Most of the gifts on which the Corinthians have been priding themselves. Like prophecy and tongues and “words of knowledge” will be
short-lived.
For one thing, the understanding of God that comes through prophecy and “knowledge” can only be fragmentary.
The arrival of the complete picture, “that which is perfect”, will make them redundant.
In comparison, what we have now is like a child’s knowledge of the world.
It’s like catching sight of God’s face in a (polished bronze) mirror.
When we have “grown up”, when we can see God “face to face”, then we will have grown beyond that fragmentary knowledge.
In fact Paul offers the astonishing prospect of knowing God as closely as he now knows us.
There remains faith, hope, and love.
The inclusion of faith and hope might seem surprising.

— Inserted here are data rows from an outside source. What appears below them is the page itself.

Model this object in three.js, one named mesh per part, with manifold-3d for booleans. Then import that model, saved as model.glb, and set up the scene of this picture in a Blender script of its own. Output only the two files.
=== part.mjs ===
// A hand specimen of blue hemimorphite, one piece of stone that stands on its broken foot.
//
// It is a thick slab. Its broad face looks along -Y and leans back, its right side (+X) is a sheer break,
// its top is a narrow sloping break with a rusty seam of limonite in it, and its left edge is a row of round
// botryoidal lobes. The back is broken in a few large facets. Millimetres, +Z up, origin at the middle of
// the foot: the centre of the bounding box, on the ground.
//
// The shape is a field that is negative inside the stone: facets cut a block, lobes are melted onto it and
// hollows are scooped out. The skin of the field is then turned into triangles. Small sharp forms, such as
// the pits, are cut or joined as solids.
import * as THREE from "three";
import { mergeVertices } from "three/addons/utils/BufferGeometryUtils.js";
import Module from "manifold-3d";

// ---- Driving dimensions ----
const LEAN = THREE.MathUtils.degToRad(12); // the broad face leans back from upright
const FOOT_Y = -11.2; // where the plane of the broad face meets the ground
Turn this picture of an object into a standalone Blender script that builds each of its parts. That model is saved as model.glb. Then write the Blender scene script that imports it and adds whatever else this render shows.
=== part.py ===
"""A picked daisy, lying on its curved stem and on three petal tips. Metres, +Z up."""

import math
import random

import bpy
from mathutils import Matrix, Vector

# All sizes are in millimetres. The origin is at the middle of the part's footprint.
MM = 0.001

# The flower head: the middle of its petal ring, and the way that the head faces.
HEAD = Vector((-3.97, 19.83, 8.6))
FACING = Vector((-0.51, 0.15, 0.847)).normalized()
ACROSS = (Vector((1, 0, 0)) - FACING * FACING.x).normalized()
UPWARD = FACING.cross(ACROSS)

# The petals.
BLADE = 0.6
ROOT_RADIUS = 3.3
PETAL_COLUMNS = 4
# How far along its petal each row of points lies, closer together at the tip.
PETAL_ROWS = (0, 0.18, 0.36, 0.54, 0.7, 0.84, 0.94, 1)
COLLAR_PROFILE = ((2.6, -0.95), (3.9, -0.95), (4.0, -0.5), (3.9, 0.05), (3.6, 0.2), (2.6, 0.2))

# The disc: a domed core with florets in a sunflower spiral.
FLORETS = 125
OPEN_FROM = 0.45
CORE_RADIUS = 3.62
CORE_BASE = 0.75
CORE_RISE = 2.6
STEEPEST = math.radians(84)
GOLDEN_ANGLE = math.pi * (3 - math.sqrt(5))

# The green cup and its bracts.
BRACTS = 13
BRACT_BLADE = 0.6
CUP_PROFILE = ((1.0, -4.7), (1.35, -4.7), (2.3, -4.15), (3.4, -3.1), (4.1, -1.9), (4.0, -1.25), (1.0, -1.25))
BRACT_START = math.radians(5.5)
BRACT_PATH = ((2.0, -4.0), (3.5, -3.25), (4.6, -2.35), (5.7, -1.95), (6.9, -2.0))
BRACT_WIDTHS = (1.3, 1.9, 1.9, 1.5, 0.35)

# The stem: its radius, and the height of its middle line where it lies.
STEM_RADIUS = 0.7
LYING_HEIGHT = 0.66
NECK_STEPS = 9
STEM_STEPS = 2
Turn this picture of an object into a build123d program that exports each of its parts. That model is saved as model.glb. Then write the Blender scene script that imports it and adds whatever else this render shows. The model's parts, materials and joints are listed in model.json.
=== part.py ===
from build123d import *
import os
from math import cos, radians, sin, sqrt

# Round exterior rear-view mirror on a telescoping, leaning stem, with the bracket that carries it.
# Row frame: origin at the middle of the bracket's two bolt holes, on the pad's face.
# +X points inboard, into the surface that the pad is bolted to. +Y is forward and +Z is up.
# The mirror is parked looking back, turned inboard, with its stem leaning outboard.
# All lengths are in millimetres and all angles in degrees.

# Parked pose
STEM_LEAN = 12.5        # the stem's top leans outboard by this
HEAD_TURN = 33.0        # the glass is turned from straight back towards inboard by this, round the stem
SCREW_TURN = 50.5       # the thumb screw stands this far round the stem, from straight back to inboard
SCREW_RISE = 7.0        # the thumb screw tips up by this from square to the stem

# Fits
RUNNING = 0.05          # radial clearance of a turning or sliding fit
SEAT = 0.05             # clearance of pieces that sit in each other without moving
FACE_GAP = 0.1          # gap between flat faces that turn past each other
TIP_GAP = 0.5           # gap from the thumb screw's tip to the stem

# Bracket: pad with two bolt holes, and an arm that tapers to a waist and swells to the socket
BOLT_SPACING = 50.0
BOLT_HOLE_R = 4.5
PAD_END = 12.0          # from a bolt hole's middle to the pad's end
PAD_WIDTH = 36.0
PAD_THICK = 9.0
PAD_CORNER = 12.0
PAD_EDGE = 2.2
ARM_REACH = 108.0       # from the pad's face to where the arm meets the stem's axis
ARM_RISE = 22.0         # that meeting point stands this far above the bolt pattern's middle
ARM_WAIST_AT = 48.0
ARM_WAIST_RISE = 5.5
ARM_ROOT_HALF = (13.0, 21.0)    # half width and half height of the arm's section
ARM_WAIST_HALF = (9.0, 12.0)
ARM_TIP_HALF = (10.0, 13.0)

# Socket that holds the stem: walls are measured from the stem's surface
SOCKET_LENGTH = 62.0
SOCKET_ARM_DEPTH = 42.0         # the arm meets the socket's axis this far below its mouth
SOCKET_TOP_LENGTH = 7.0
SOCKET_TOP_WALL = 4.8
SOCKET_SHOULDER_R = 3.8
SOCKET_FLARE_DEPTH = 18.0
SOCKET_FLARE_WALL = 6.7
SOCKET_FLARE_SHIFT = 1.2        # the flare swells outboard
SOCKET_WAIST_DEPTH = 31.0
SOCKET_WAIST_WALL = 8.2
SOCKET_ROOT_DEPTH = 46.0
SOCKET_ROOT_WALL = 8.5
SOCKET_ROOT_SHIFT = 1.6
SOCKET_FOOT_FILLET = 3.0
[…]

Faith is “the conviction of things unseen”, and hope is the same thing with reference to the future.
Surely the full “sight” of God would make them as redundant as prophecy and “knowledge”?
Yet they “remain”.
In fact the verb “remains” is singular, and not plural.
Faith, hope, and love are three qualities which Paul is counting as one.
Now where have we heard that before?
Paul has told us that the church are bound together as one body in Christ.
He’s also told us that the church has a common bond in receiving the Spirit.
These two bonds are closely linked, and their practical effect should be that the church is united through the bond of love.